DIRECTIONS — Please return the full listing below without altering anything.

GIVEN RECORDS —

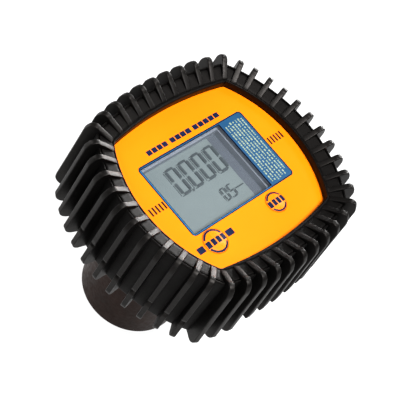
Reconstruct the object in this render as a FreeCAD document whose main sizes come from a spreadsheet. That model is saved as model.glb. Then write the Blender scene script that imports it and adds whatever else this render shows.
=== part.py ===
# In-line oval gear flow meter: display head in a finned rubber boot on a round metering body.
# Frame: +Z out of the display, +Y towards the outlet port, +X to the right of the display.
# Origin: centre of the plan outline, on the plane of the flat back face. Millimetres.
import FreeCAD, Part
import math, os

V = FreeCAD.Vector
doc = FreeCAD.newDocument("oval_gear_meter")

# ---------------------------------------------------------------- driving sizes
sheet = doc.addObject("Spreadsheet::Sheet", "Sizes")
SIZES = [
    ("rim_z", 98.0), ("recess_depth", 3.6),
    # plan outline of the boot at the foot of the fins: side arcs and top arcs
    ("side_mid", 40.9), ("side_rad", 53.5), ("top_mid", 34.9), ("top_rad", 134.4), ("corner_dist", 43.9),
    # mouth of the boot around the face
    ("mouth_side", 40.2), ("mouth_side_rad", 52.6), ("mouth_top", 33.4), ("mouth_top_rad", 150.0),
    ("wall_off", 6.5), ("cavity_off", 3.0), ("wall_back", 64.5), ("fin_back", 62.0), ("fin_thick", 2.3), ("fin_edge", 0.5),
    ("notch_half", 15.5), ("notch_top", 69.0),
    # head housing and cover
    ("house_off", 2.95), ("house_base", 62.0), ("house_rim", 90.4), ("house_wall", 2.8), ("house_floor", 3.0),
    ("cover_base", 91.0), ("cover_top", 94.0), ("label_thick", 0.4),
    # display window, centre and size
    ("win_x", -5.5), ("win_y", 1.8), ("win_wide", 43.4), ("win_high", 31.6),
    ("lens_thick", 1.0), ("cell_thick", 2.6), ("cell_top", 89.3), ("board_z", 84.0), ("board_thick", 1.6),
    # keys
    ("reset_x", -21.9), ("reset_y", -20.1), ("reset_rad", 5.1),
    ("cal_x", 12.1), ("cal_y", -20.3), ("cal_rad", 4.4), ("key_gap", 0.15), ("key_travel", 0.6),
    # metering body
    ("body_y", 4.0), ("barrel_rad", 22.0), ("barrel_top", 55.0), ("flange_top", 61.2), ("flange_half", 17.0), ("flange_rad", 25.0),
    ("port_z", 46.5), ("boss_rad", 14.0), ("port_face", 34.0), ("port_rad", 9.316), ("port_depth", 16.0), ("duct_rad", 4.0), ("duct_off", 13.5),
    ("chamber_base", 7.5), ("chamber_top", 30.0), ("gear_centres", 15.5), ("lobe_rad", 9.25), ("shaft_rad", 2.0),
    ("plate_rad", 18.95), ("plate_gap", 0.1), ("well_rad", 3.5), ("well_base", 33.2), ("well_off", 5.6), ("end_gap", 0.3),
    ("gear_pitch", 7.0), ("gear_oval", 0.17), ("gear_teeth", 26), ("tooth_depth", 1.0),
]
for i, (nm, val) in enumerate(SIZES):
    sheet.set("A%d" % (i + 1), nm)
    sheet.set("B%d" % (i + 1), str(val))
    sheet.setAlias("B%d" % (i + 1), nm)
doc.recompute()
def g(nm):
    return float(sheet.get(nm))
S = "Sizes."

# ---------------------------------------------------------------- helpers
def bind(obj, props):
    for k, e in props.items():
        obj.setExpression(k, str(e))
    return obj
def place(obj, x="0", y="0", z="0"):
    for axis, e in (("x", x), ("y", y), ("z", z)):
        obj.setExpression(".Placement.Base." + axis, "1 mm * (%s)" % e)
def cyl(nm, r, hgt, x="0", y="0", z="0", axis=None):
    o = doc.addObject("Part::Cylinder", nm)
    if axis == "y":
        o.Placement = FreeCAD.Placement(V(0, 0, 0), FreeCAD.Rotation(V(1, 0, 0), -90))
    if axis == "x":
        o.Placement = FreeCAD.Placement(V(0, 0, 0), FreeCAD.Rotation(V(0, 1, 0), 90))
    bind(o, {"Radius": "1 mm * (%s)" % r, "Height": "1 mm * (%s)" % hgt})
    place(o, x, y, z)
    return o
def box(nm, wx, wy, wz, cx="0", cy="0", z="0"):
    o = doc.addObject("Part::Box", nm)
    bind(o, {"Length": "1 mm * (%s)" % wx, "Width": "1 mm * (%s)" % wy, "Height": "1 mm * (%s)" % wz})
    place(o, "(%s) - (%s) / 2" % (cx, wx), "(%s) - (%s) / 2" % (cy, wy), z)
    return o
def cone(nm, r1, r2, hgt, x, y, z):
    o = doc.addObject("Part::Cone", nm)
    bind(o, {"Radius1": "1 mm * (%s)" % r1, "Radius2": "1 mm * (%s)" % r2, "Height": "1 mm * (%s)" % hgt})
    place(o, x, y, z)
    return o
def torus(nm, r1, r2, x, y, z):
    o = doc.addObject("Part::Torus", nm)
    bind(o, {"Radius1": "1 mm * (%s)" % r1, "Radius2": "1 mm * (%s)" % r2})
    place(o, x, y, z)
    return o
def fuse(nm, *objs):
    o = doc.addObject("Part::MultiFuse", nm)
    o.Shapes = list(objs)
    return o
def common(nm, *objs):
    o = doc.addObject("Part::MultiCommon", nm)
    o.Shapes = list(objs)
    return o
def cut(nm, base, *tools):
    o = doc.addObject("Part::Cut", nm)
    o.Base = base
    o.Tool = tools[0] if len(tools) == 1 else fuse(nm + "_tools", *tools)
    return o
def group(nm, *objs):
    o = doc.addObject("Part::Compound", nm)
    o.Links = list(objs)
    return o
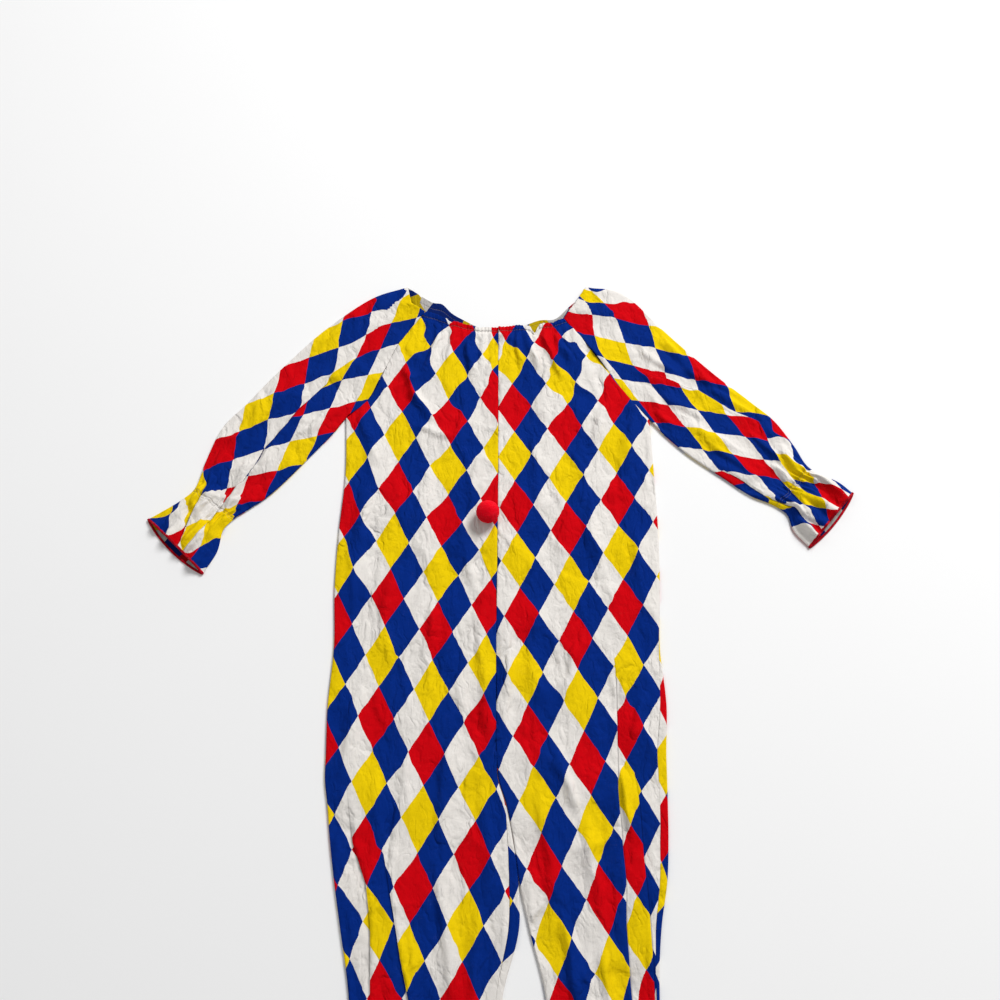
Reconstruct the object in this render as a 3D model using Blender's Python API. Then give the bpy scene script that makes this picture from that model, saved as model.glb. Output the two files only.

EXERCISE OUTPUT —
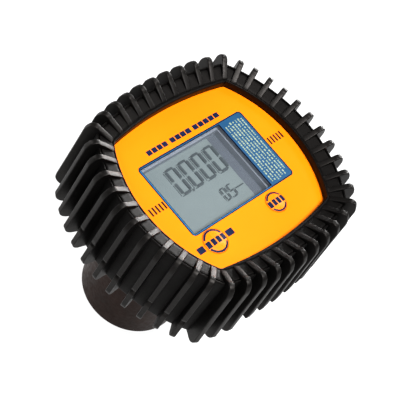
Reconstruct the object in this render as a FreeCAD document whose main sizes come from a spreadsheet. That model is saved as model.glb. Then write the Blender scene script that imports it and adds whatever else this render shows.
=== part.py ===
# In-line oval gear flow meter: display head in a finned rubber boot on a round metering body.
# Frame: +Z out of the display, +Y towards the outlet port, +X to the right of the display.
# Origin: centre of the plan outline, on the plane of the flat back face. Millimetres.
import FreeCAD, Part
import math, os

V = FreeCAD.Vector
doc = FreeCAD.newDocument("oval_gear_meter")

# ---------------------------------------------------------------- driving sizes
sheet = doc.addObject("Spreadsheet::Sheet", "Sizes")
SIZES = [
    ("rim_z", 98.0), ("recess_depth", 3.6),
    # plan outline of the boot at the foot of the fins: side arcs and top arcs
    ("side_mid", 40.9), ("side_rad", 53.5), ("top_mid", 34.9), ("top_rad", 134.4), ("corner_dist", 43.9),
    # mouth of the boot around the face
    ("mouth_side", 40.2), ("mouth_side_rad", 52.6), ("mouth_top", 33.4), ("mouth_top_rad", 150.0),
    ("wall_off", 6.5), ("cavity_off", 3.0), ("wall_back", 64.5), ("fin_back", 62.0), ("fin_thick", 2.3), ("fin_edge", 0.5),
    ("notch_half", 15.5), ("notch_top", 69.0),
    # head housing and cover
    ("house_off", 2.95), ("house_base", 62.0), ("house_rim", 90.4), ("house_wall", 2.8), ("house_floor", 3.0),
    ("cover_base", 91.0), ("cover_top", 94.0), ("label_thick", 0.4),
    # display window, centre and size
    ("win_x", -5.5), ("win_y", 1.8), ("win_wide", 43.4), ("win_high", 31.6),
    ("lens_thick", 1.0), ("cell_thick", 2.6), ("cell_top", 89.3), ("board_z", 84.0), ("board_thick", 1.6),
    # keys
    ("reset_x", -21.9), ("reset_y", -20.1), ("reset_rad", 5.1),
    ("cal_x", 12.1), ("cal_y", -20.3), ("cal_rad", 4.4), ("key_gap", 0.15), ("key_travel", 0.6),
    # metering body
    ("body_y", 4.0), ("barrel_rad", 22.0), ("barrel_top", 55.0), ("flange_top", 61.2), ("flange_half", 17.0), ("flange_rad", 25.0),
    ("port_z", 46.5), ("boss_rad", 14.0), ("port_face", 34.0), ("port_rad", 9.316), ("port_depth", 16.0), ("duct_rad", 4.0), ("duct_off", 13.5),
    ("chamber_base", 7.5), ("chamber_top", 30.0), ("gear_centres", 15.5), ("lobe_rad", 9.25), ("shaft_rad", 2.0),
    ("plate_rad", 18.95), ("plate_gap", 0.1), ("well_rad", 3.5), ("well_base", 33.2), ("well_off", 5.6), ("end_gap", 0.3),
    ("gear_pitch", 7.0), ("gear_oval", 0.17), ("gear_teeth", 26), ("tooth_depth", 1.0),
]
for i, (nm, val) in enumerate(SIZES):
    sheet.set("A%d" % (i + 1), nm)
    sheet.set("B%d" % (i + 1), str(val))
    sheet.setAlias("B%d" % (i + 1), nm)
doc.recompute()
def g(nm):
    return float(sheet.get(nm))
S = "Sizes."

# ---------------------------------------------------------------- helpers
def bind(obj, props):
    for k, e in props.items():
        obj.setExpression(k, str(e))
    return obj
def place(obj, x="0", y="0", z="0"):
    for axis, e in (("x", x), ("y", y), ("z", z)):
        obj.setExpression(".Placement.Base." + axis, "1 mm * (%s)" % e)
def cyl(nm, r, hgt, x="0", y="0", z="0", axis=None):
    o = doc.addObject("Part::Cylinder", nm)
    if axis == "y":
        o.Placement = FreeCAD.Placement(V(0, 0, 0), FreeCAD.Rotation(V(1, 0, 0), -90))
    if axis == "x":
        o.Placement = FreeCAD.Placement(V(0, 0, 0), FreeCAD.Rotation(V(0, 1, 0), 90))
    bind(o, {"Radius": "1 mm * (%s)" % r, "Height": "1 mm * (%s)" % hgt})
    place(o, x, y, z)
    return o
def box(nm, wx, wy, wz, cx="0", cy="0", z="0"):
    o = doc.addObject("Part::Box", nm)
    bind(o, {"Length": "1 mm * (%s)" % wx, "Width": "1 mm * (%s)" % wy, "Height": "1 mm * (%s)" % wz})
    place(o, "(%s) - (%s) / 2" % (cx, wx), "(%s) - (%s) / 2" % (cy, wy), z)
    return o
def cone(nm, r1, r2, hgt, x, y, z):
    o = doc.addObject("Part::Cone", nm)
    bind(o, {"Radius1": "1 mm * (%s)" % r1, "Radius2": "1 mm * (%s)" % r2, "Height": "1 mm * (%s)" % hgt})
    place(o, x, y, z)
    return o
def torus(nm, r1, r2, x, y, z):
    o = doc.addObject("Part::Torus", nm)
    bind(o, {"Radius1": "1 mm * (%s)" % r1, "Radius2": "1 mm * (%s)" % r2})
    place(o, x, y, z)
    return o
def fuse(nm, *objs):
    o = doc.addObject("Part::MultiFuse", nm)
    o.Shapes = list(objs)
    return o
def common(nm, *objs):
    o = doc.addObject("Part::MultiCommon", nm)
    o.Shapes = list(objs)
    return o
def cut(nm, base, *tools):
    o = doc.addObject("Part::Cut", nm)
    o.Base = base
    o.Tool = tools[0] if len(tools) == 1 else fuse(nm + "_tools", *tools)
    return o
def group(nm, *objs):
    o = doc.addObject("Part::Compound", nm)
    o.Links = list(objs)
    return o
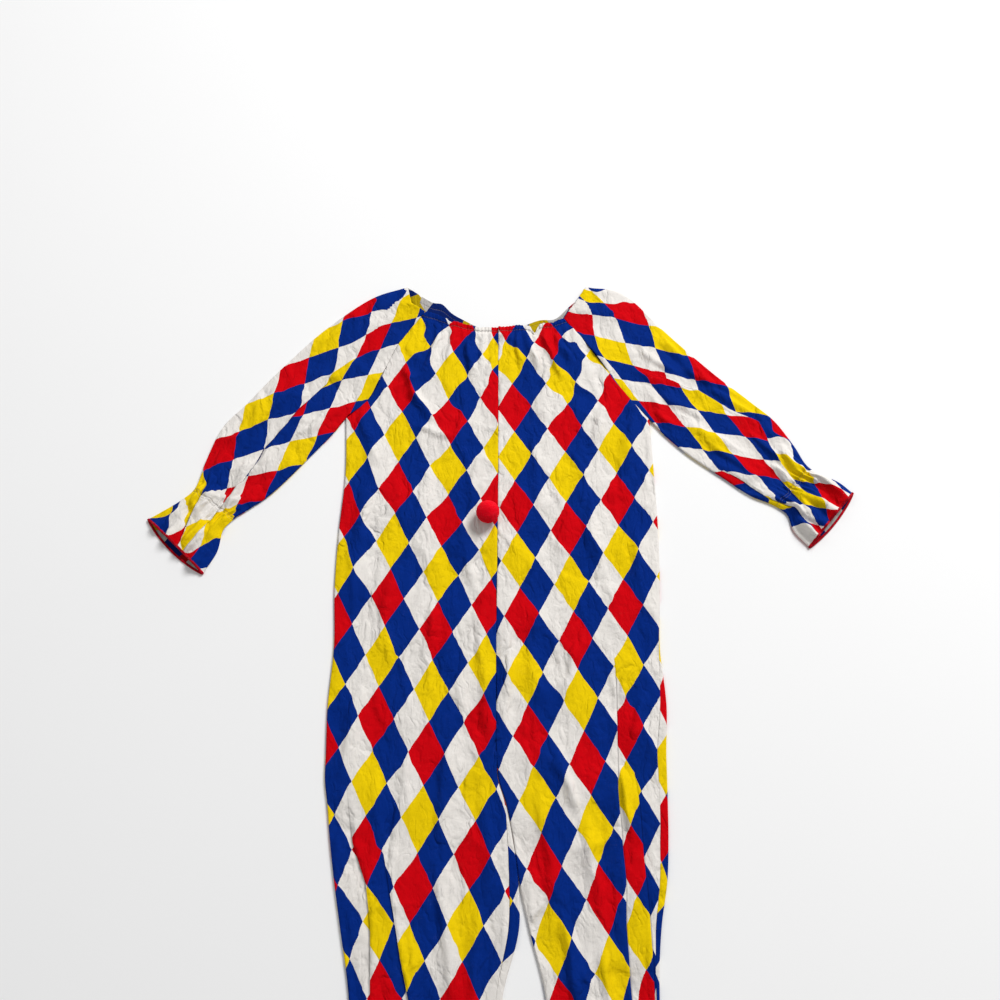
Reconstruct the object in this render as a 3D model using Blender's Python API. Then give the bpy scene script that makes this picture from that model, saved as model.glb. Output the two files only.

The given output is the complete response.